You sulked about my use of the term 'local church'. A brief study of the opening verses of Paul's epistles gives a remarkable range of greetings.

To all the saints in Christ Jesus who are in Philippi, with the bishops[b] and deacons:

To the saints and faithful brothers in Christ in Colossae

To the churches of Galatia

To all God’s beloved in Rome, who are called to be saints

To the church of God that is in Corinth, to those who are sanctified in Christ Jesus, called to be saints, together with all those who in every place call on the name of our Lord Jesus Christ, both their Lord and ours

To the church of God that is in Corinth, including all the saints throughout Achaia

Then of course we have Jesus' letter to the churches of Asia Minor in Revelation

To the angel of the church of... write:

It seems that from God's perspective the local Christians of an area constitute the church. Unfortunately these days we are divided into our denominations - but from God's perspective we are a single church. Unless you want to argue that those who aren't under the authority of the Pope are 'extra ecclesia' - and so not salus? But you don't want to go there - so we must be in 'the church'. So we are part of the local church as well.

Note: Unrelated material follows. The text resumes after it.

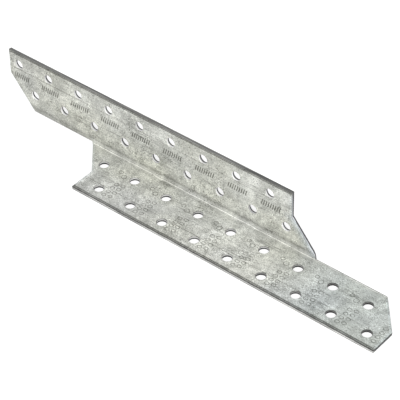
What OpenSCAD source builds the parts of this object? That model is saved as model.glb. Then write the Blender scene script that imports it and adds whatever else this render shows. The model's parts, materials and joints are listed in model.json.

So how should we live? Broadly we should remain in the church into which we were reborn. That's where God was at work in our spiritual birth - so why should we leave? Paul works with this idea when he describes himself as the spiritual father of the Corinthians (1 Cor 4), and that should be our relationship with the person through whom we were introduced to Jesus. You don't walk out on your birth family - or your rebirth family. Or rather you don't unless they are leading you badly astray. If when in fulfilment of the instruction to 'test everything' you discover that the teaching being served up is consistently defective, then you need to reconsider.

Of course this is based on a willing to be specifically discerning of what is of God. But that is what we are called to do in 1 Thess 5: 'Do not despise the words of prophets, but test everything; hold fast to what is good'. We are told to 'Beware of false prophets, who come to you in sheep’s clothing but inwardly are ravenous wolves.' (Mt 7). A prophet is one who claims to speak for God... On the whole Rome has a failure rate in prophecy as bad as anyone else; there's no visible evidence of God's special grace.